One size does not fit all
To provide targeted approaches analyse your workforce. If your workforce is predominantly younger, they are a more vulnerable category according to Deloitte’s report so your approach may be different to that of a largely female workforce.
Speaking of women, we go through a lot of life events that can cause mental ill health. On any given day in your business there will be a woman are dealing with pregnancy, periods, endometriosis, and menopause. Being open to talking about some of the issues that affect women will help in the longer term.
Get experts in
By experts I don’t mean someone to do yoga at lunch on a Tuesday or someone to teach colleagues on mindfulness (although they are nice to have). Bring experts in to analyse and develop your culture so as to reduce stress, anxiety and emotional distress. You could assemble a team of HR experts culture experts, psychotherapists and communications experts to assess how you’re doing, how to change and how to communicate it to colleagues effectively.
Reflect on your own leadership style
How are you subtly signalling to your staff members what is expected of them? It’s time to lead by example. An open-door policy doesn’t just mean people can come to you it means you can go to them. Be part of conversation about mental health in your organisation. Get out there and listen to your people. Also check your own expectations and working behaviours.

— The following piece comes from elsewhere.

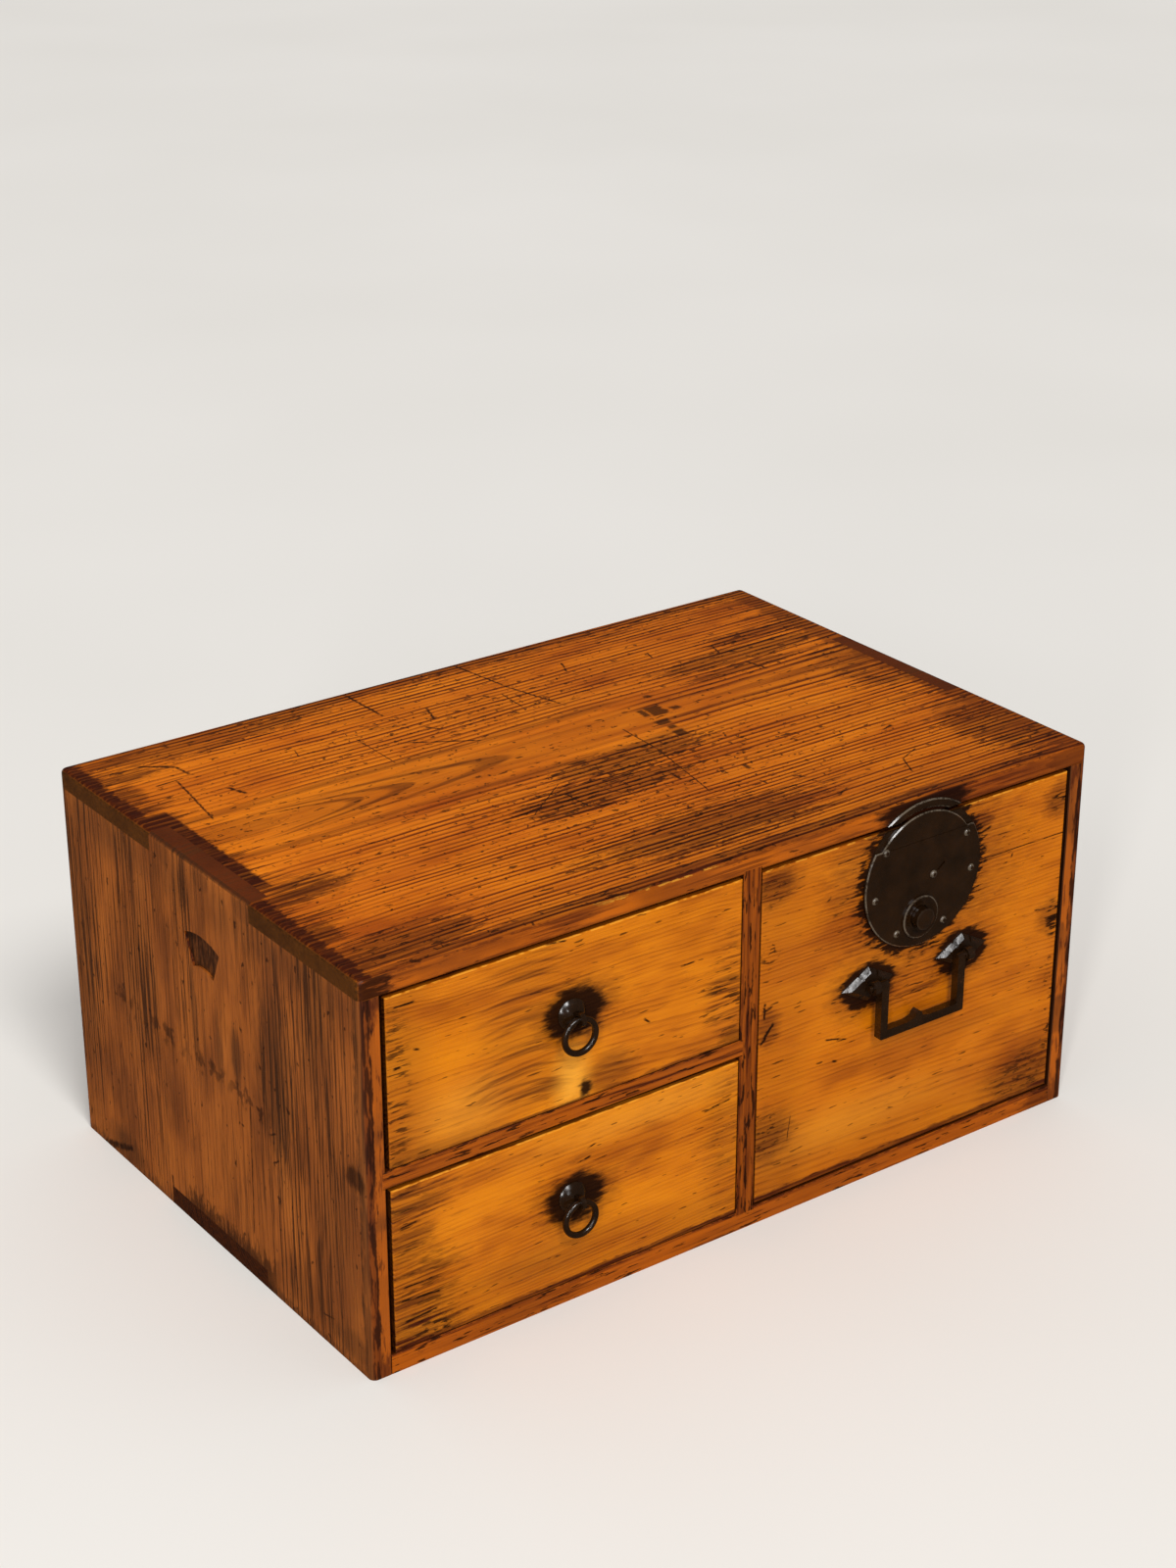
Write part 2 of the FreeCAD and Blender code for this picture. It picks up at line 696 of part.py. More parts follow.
def make_drawer_pegs(name, left, right, running, side_height, lip, rear):
    """Pegs through both sides into the front and the back, and up through the bottom."""
    pegs = []

    def add_peg(x, y, z, rotation):
        pegs.append(rod(name + "_peg_" + str(len(pegs) + 1), peg_radius, peg_length, x, y, z, rotation))

    boards_bottom = running + drawer_bottom_thickness
    front_line = lip + (front_thickness - front_lip) / 2
    back_line = rear - drawer_back_thickness / 2
    inset = drawer_side_thickness / 2
    for x, turn in ((left, 90), (right, -90)):
        for y in (front_line, back_line):
            for share in (0.18, 0.5, 0.82):
                add_peg(x, y, boards_bottom + side_height * share, Rotation(Vector(0, 1, 0), turn))
    for x in (left + inset, right - inset):
        for share in (0.15, 0.5, 0.85):
            add_peg(x, lip + (rear - lip) * share, running, UPRIGHT)
    group(name + "_pegs", pegs)


def drill_for_cotters(front, spots):
    """Holes through a drawer front for the cotters' shanks, at places from its lower left."""
    holes = sketch_on(front, "XZ_Plane")
    for spot in spots:
        circle(holes, spot, cotter_radius + cotter_hole_clearance)
    pocket(front, holes, front_thickness)


def make_small_drawer(name, running, top):
    centre_height = (running + top) / 2 + ring_rise

    def cut_front(front, left, front_bottom):
        drill_for_cotters(front, [(small_centre - left, centre_height - front_bottom)])

    make_drawer(name, small_left, small_right, running, top, running, cut_front)
    make_ring_pull(name, small_centre, centre_height)


def cut_big_front(front, left, front_bottom):
    """Everything the bail and the lock need in the big drawer's front."""
    pivot = bail_height - front_bottom
    spots = [(big_centre - left + bail_eye_offset * side, pivot) for side in (-1, 1)]
    drill_for_cotters(front, spots)

    button = (big_centre - left, button_height - front_bottom)
    head_bore = sketch_on(front, "XZ_Plane")
    circle(head_bore, button, button_radius + button_clearance)
    pocket(front, head_bore, button_travel - button_reach + button_head + button_clearance)
    shank_bore = sketch_on(front, "XZ_Plane")
    circle(shank_bore, button, button_shank_radius + button_clearance)
    pocket(front, shank_bore, mortise_floor)

    key_slot = sketch_on(front, "XZ_Plane")
    shift_x, shift_z = plate_centre - left, plate_height - front_bottom
    polygon(key_slot, [(shift_x + x, shift_z + z) for x, z in key_slot_corners(key_slot_margin)])
    pocket(front, key_slot, mortise_floor)

    mortise = sketch_on(front, "XZ_Plane", -front_thickness)
    half = lock_box_width / 2 + lock_box_clearance
    middle = lock_box_centre - left
    rectangle(
        mortise,
        (middle - half, lock_box_bottom - lock_box_clearance - front_bottom),
        (middle + half, lock_box_top + lock_box_clearance - front_bottom),
    )
    pocket(front, mortise, front_thickness - mortise_floor, reverse=True)

    bolt_slot = sketch_on(front, "XY_Plane", big_top - front_bottom)
    middle = bolt_centre - left
    half = bolt_neck_width / 2 + bolt_clearance
    rectangle(
        bolt_slot,
        (middle - half, bolt_front - bolt_clearance),
        (middle + half, bolt_back + bolt_clearance),
    )
    pocket(front, bolt_slot, big_top - lock_box_top)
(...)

Stay in your lane Eimear. No. Mental health at work is all of our business
Stay in your lane I hear you cry. Well it is my lane as a member of the full-time workforce for the last 25 years. It is for all of us to look at and understand. I don’t doubt that the vast majority of businesses are well meaning and that the content for World Mental Health Day came from a good place. I do think that if your people are working too hard for too long, have terrible objectives and insufficient leadership then it doesn’t really matter how many mental health first aiders you have or what outdoor space you are allocating to colleagues. Painting a rosey picture on social media may just stop them from believing that change is happening too.